What to produce:
Exactly repeat the full listing that follows.

Material provided:
-- start --
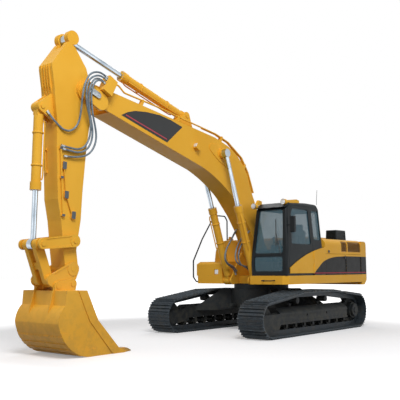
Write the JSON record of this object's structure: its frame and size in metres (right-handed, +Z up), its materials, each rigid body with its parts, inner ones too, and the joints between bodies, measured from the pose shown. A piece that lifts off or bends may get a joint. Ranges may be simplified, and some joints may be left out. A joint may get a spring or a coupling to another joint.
{
  "type": "crawler excavator",
  "caption": "Crawler excavator with an enclosed cab, swinging upper body, boom, stick and digging bucket worked by hydraulic cylinders.",
  "frame": {"origin": "on the ground, at the middle of the parked machine's length and width", "axes": "+X forward towards the bucket, +Y to the left, the cab's side, +Z up"},
  "size_m": [9.845, 3.24, 5.7327],
  "materials": {
    "body_yellow": "gloss enamel",
    "dark_frame": "satin enamel",
    "track_steel": "worn",
    "cab_black": "satin enamel",
    "cab_glazing": "clear",
    "chrome_rod": "polished",
    "bucket_edge_steel": "worn",
    "seat_cloth": "woven",
    "cab_trim": "grained"
  },
  "bodies": {
    "undercarriage": {"car_body": "dark_frame", "swing_bearing": "dark_frame", "track_frame_left": "dark_frame", "track_frame_right": "dark_frame", "track_left": "track_steel", "track_right": "track_steel", "idlers": "dark_frame", "sprockets": "dark_frame", "bottom_rollers": "dark_frame", "carrier_rollers": "dark_frame"},
    "house": {"upper_frame": "body_yellow", "counterweight": "body_yellow", "engine": "cab_black", "top_cover": "body_yellow", "louvre_box": "cab_black", "fuel_tank": "body_yellow", "tool_box": "body_yellow", "cab_shell": "cab_black", "cab_glass": "cab_glazing", "seat": "seat_cloth", "consoles": "cab_trim", "handrail": "cab_black", "roof_lamps": "body_yellow"},
    "cab_door": {"cab_door": "cab_black", "cab_door_glass": "cab_glazing"},
    "engine_hood": {"engine_hood": "body_yellow"},
    "left_front_door": {"left_front_door": "body_yellow"},
    "left_rear_door": {"left_rear_door": "body_yellow"},
    "right_front_door": {"right_front_door": "body_yellow"},
    "right_rear_door": {"right_rear_door": "body_yellow"},
    "tool_box_lid": {"tool_box_lid": "body_yellow"},
    "boom": {"boom": "body_yellow"},
    "boom_barrels": {"boom_cylinder_barrels": "body_yellow"},
    "boom_rods": {"boom_cylinder_rods": "chrome_rod"},
    "stick_barrel": {"stick_cylinder_barrel": "body_yellow"},
    "stick_rod": {"stick_cylinder_rod": "chrome_rod"},
    "stick": {"stick": "body_yellow"},
    "bucket_barrel": {"bucket_cylinder_barrel": "body_yellow"},
    "bucket_rod": {"bucket_cylinder_rod": "chrome_rod"},
    "rockers": {"rockers": "body_yellow"},
    "power_link": {"power_link": "body_yellow"},
    "bucket": {"coupler": "body_yellow", "bucket": "body_yellow", "bucket_teeth": "bucket_edge_steel"}
  },
  "joints": [
    {"name": "swing", "type": "hinge", "parent": "undercarriage", "child": "house", "pos_m": [-1.8375, 0, 1.11], "axis": [0, 0, 1], "continuous": true},
    {"name": "boom_lift", "type": "hinge", "parent": "house", "child": "boom", "pos_m": [-1.5675, 0, 1.88], "axis": [0, -1, 0], "range_deg": [-74.3, 33.6]},
    {"name": "stick_in", "type": "hinge", "parent": "boom", "child": "stick", "pos_m": [3.91861, 0, 4.65941], "axis": [0, 1, 0], "range_deg": [-70.1, 51.3]},
    {"name": "bucket_open", "type": "hinge", "parent": "stick", "child": "bucket", "pos_m": [4.15297, 0, 1.468], "axis": [0, -1, 0], "range_deg": [-93, 82.3]},
    {"name": "boom_barrel_turn", "type": "hinge", "parent": "house", "child": "boom_barrels", "pos_m": [-1.0325, 0, 1.185], "axis": [0, -1, 0], "range_deg": [-70.2, 32.3]},
    {"name": "boom_rod_slide", "type": "slide", "parent": "boom_barrels", "child": "boom_rods", "axis": [0.341, 0, 0.9401], "range_m": [-1.013, 0.464]},
    {"name": "stick_barrel_turn", "type": "hinge", "parent": "boom", "child": "stick_barrel", "pos_m": [1.04257, 0, 4.73812], "axis": [0, 1, 0], "range_deg": [-9.2, 7]},
    {"name": "stick_rod_slide", "type": "slide", "parent": "stick_barrel", "child": "stick_rod", "axis": [0.9649, 0, 0.2626], "range_m": [-1.017, 0.747]},
    {"name": "bucket_barrel_turn", "type": "hinge", "parent": "stick", "child": "bucket_barrel", "pos_m": [4.77083, 0, 4.25072], "axis": [0, -1, 0], "range_deg": [-4.1, 3.7]},
    {"name": "bucket_rod_slide", "type": "slide", "parent": "bucket_barrel", "child": "bucket_rod", "axis": [0.0261, 0, -0.9997], "range_m": [-0.607, 0.685]},
    {"name": "rocker_turn", "type": "hinge", "parent": "stick", "child": "rockers", "pos_m": [4.1627, 0, 1.95001], "axis": [0, -1, 0], "range_deg": [-70.4, 62.4]},
    {"name": "link_turn", "type": "hinge", "parent": "rockers", "child": "power_link", "pos_m": [4.83254, 0, 1.8849], "axis": [0, -1, 0], "range_deg": [-46.6, 52.6]},
    {"name": "cab_door_swing", "type": "hinge", "parent": "house", "child": "cab_door", "pos_m": [-1.8775, 1.476, 1.345], "axis": [0, 0, 1], "range_deg": [0, 150]},
    {"name": "hood_lift", "type": "hinge", "parent": "house", "child": "engine_hood", "pos_m": [-4.1975, 0, 2.1703], "axis": [0, -1, 0], "range_deg": [0, 65]},
    {"name": "left_front_door_swing", "type": "hinge", "parent": "house", "child": "left_front_door", "pos_m": [-3.4325, 1.473, 1.306], "axis": [0, 0, 1], "range_deg": [0, 100]},
    {"name": "left_rear_door_swing", "type": "hinge", "parent": "house", "child": "left_rear_door", "pos_m": [-4.2372, 1.473, 1.306], "axis": [0, 0, 1], "range_deg": [0, 100]},
    {"name": "right_front_door_swing", "type": "hinge", "parent": "house", "child": "right_front_door", "pos_m": [-2.4375, -1.473, 1.306], "axis": [0, 0, 1], "range_deg": [0, 100]},
    {"name": "right_rear_door_swing", "type": "hinge", "parent": "house", "child": "right_rear_door", "pos_m": [-4.2372, -1.473, 1.306], "axis": [0, 0, -1], "range_deg": [0, 100]},
    {"name": "tool_box_lid_lift", "type": "hinge", "parent": "house", "child": "tool_box_lid", "pos_m": [-1.5015, 0, 1.634], "axis": [0, -1, 0], "range_deg": [0, 85]}
  ],
  "couplings": [
    {"joint": "boom_barrel_turn", "follows": "boom_lift", "ratio": 0.931},
    {"joint": "boom_rod_slide", "follows": "boom_lift", "m_per_rad": 0.7738},
    {"joint": "stick_barrel_turn", "follows": "stick_in", "ratio": 0.117},
    {"joint": "stick_rod_slide", "follows": "stick_in", "m_per_rad": 0.8234},
    {"joint": "bucket_barrel_turn", "follows": "bucket_open", "ratio": 0.0331},
    {"joint": "bucket_rod_slide", "follows": "bucket_open", "m_per_rad": -0.4157},
    {"joint": "rocker_turn", "follows": "bucket_open", "ratio": 0.746},
    {"joint": "link_turn", "follows": "bucket_open", "ratio": -0.5544}
  ]
}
-- end --
Full solution:
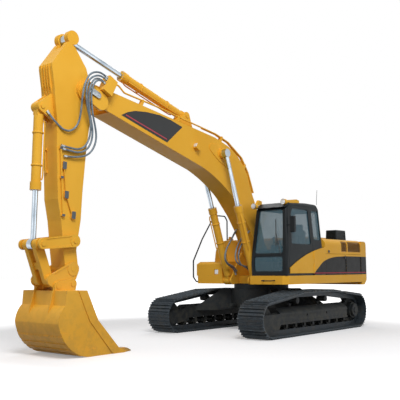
Write the JSON record of this object's structure: its frame and size in metres (right-handed, +Z up), its materials, each rigid body with its parts, inner ones too, and the joints between bodies, measured from the pose shown. A piece that lifts off or bends may get a joint. Ranges may be simplified, and some joints may be left out. A joint may get a spring or a coupling to another joint.
{
  "type": "crawler excavator",
  "caption": "Crawler excavator with an enclosed cab, swinging upper body, boom, stick and digging bucket worked by hydraulic cylinders.",
  "frame": {"origin": "on the ground, at the middle of the parked machine's length and width", "axes": "+X forward towards the bucket, +Y to the left, the cab's side, +Z up"},
  "size_m": [9.845, 3.24, 5.7327],
  "materials": {
    "body_yellow": "gloss enamel",
    "dark_frame": "satin enamel",
    "track_steel": "worn",
    "cab_black": "satin enamel",
    "cab_glazing": "clear",
    "chrome_rod": "polished",
    "bucket_edge_steel": "worn",
    "seat_cloth": "woven",
    "cab_trim": "grained"
  },
  "bodies": {
    "undercarriage": {"car_body": "dark_frame", "swing_bearing": "dark_frame", "track_frame_left": "dark_frame", "track_frame_right": "dark_frame", "track_left": "track_steel", "track_right": "track_steel", "idlers": "dark_frame", "sprockets": "dark_frame", "bottom_rollers": "dark_frame", "carrier_rollers": "dark_frame"},
    "house": {"upper_frame": "body_yellow", "counterweight": "body_yellow", "engine": "cab_black", "top_cover": "body_yellow", "louvre_box": "cab_black", "fuel_tank": "body_yellow", "tool_box": "body_yellow", "cab_shell": "cab_black", "cab_glass": "cab_glazing", "seat": "seat_cloth", "consoles": "cab_trim", "handrail": "cab_black", "roof_lamps": "body_yellow"},
    "cab_door": {"cab_door": "cab_black", "cab_door_glass": "cab_glazing"},
    "engine_hood": {"engine_hood": "body_yellow"},
    "left_front_door": {"left_front_door": "body_yellow"},
    "left_rear_door": {"left_rear_door": "body_yellow"},
    "right_front_door": {"right_front_door": "body_yellow"},
    "right_rear_door": {"right_rear_door": "body_yellow"},
    "tool_box_lid": {"tool_box_lid": "body_yellow"},
    "boom": {"boom": "body_yellow"},
    "boom_barrels": {"boom_cylinder_barrels": "body_yellow"},
    "boom_rods": {"boom_cylinder_rods": "chrome_rod"},
    "stick_barrel": {"stick_cylinder_barrel": "body_yellow"},
    "stick_rod": {"stick_cylinder_rod": "chrome_rod"},
    "stick": {"stick": "body_yellow"},
    "bucket_barrel": {"bucket_cylinder_barrel": "body_yellow"},
    "bucket_rod": {"bucket_cylinder_rod": "chrome_rod"},
    "rockers": {"rockers": "body_yellow"},
    "power_link": {"power_link": "body_yellow"},
    "bucket": {"coupler": "body_yellow", "bucket": "body_yellow", "bucket_teeth": "bucket_edge_steel"}
  },
  "joints": [
    {"name": "swing", "type": "hinge", "parent": "undercarriage", "child": "house", "pos_m": [-1.8375, 0, 1.11], "axis": [0, 0, 1], "continuous": true},
    {"name": "boom_lift", "type": "hinge", "parent": "house", "child": "boom", "pos_m": [-1.5675, 0, 1.88], "axis": [0, -1, 0], "range_deg": [-74.3, 33.6]},
    {"name": "stick_in", "type": "hinge", "parent": "boom", "child": "stick", "pos_m": [3.91861, 0, 4.65941], "axis": [0, 1, 0], "range_deg": [-70.1, 51.3]},
    {"name": "bucket_open", "type": "hinge", "parent": "stick", "child": "bucket", "pos_m": [4.15297, 0, 1.468], "axis": [0, -1, 0], "range_deg": [-93, 82.3]},
    {"name": "boom_barrel_turn", "type": "hinge", "parent": "house", "child": "boom_barrels", "pos_m": [-1.0325, 0, 1.185], "axis": [0, -1, 0], "range_deg": [-70.2, 32.3]},
    {"name": "boom_rod_slide", "type": "slide", "parent": "boom_barrels", "child": "boom_rods", "axis": [0.341, 0, 0.9401], "range_m": [-1.013, 0.464]},
    {"name": "stick_barrel_turn", "type": "hinge", "parent": "boom", "child": "stick_barrel", "pos_m": [1.04257, 0, 4.73812], "axis": [0, 1, 0], "range_deg": [-9.2, 7]},
    {"name": "stick_rod_slide", "type": "slide", "parent": "stick_barrel", "child": "stick_rod", "axis": [0.9649, 0, 0.2626], "range_m": [-1.017, 0.747]},
    {"name": "bucket_barrel_turn", "type": "hinge", "parent": "stick", "child": "bucket_barrel", "pos_m": [4.77083, 0, 4.25072], "axis": [0, -1, 0], "range_deg": [-4.1, 3.7]},
    {"name": "bucket_rod_slide", "type": "slide", "parent": "bucket_barrel", "child": "bucket_rod", "axis": [0.0261, 0, -0.9997], "range_m": [-0.607, 0.685]},
    {"name": "rocker_turn", "type": "hinge", "parent": "stick", "child": "rockers", "pos_m": [4.1627, 0, 1.95001], "axis": [0, -1, 0], "range_deg": [-70.4, 62.4]},
    {"name": "link_turn", "type": "hinge", "parent": "rockers", "child": "power_link", "pos_m": [4.83254, 0, 1.8849], "axis": [0, -1, 0], "range_deg": [-46.6, 52.6]},
    {"name": "cab_door_swing", "type": "hinge", "parent": "house", "child": "cab_door", "pos_m": [-1.8775, 1.476, 1.345], "axis": [0, 0, 1], "range_deg": [0, 150]},
    {"name": "hood_lift", "type": "hinge", "parent": "house", "child": "engine_hood", "pos_m": [-4.1975, 0, 2.1703], "axis": [0, -1, 0], "range_deg": [0, 65]},
    {"name": "left_front_door_swing", "type": "hinge", "parent": "house", "child": "left_front_door", "pos_m": [-3.4325, 1.473, 1.306], "axis": [0, 0, 1], "range_deg": [0, 100]},
    {"name": "left_rear_door_swing", "type": "hinge", "parent": "house", "child": "left_rear_door", "pos_m": [-4.2372, 1.473, 1.306], "axis": [0, 0, 1], "range_deg": [0, 100]},
    {"name": "right_front_door_swing", "type": "hinge", "parent": "house", "child": "right_front_door", "pos_m": [-2.4375, -1.473, 1.306], "axis": [0, 0, 1], "range_deg": [0, 100]},
    {"name": "right_rear_door_swing", "type": "hinge", "parent": "house", "child": "right_rear_door", "pos_m": [-4.2372, -1.473, 1.306], "axis": [0, 0, -1], "range_deg": [0, 100]},
    {"name": "tool_box_lid_lift", "type": "hinge", "parent": "house", "child": "tool_box_lid", "pos_m": [-1.5015, 0, 1.634], "axis": [0, -1, 0], "range_deg": [0, 85]}
  ],
  "couplings": [
    {"joint": "boom_barrel_turn", "follows": "boom_lift", "ratio": 0.931},
    {"joint": "boom_rod_slide", "follows": "boom_lift", "m_per_rad": 0.7738},
    {"joint": "stick_barrel_turn", "follows": "stick_in", "ratio": 0.117},
    {"joint": "stick_rod_slide", "follows": "stick_in", "m_per_rad": 0.8234},
    {"joint": "bucket_barrel_turn", "follows": "bucket_open", "ratio": 0.0331},
    {"joint": "bucket_rod_slide", "follows": "bucket_open", "m_per_rad": -0.4157},
    {"joint": "rocker_turn", "follows": "bucket_open", "ratio": 0.746},
    {"joint": "link_turn", "follows": "bucket_open", "ratio": -0.5544}
  ]
}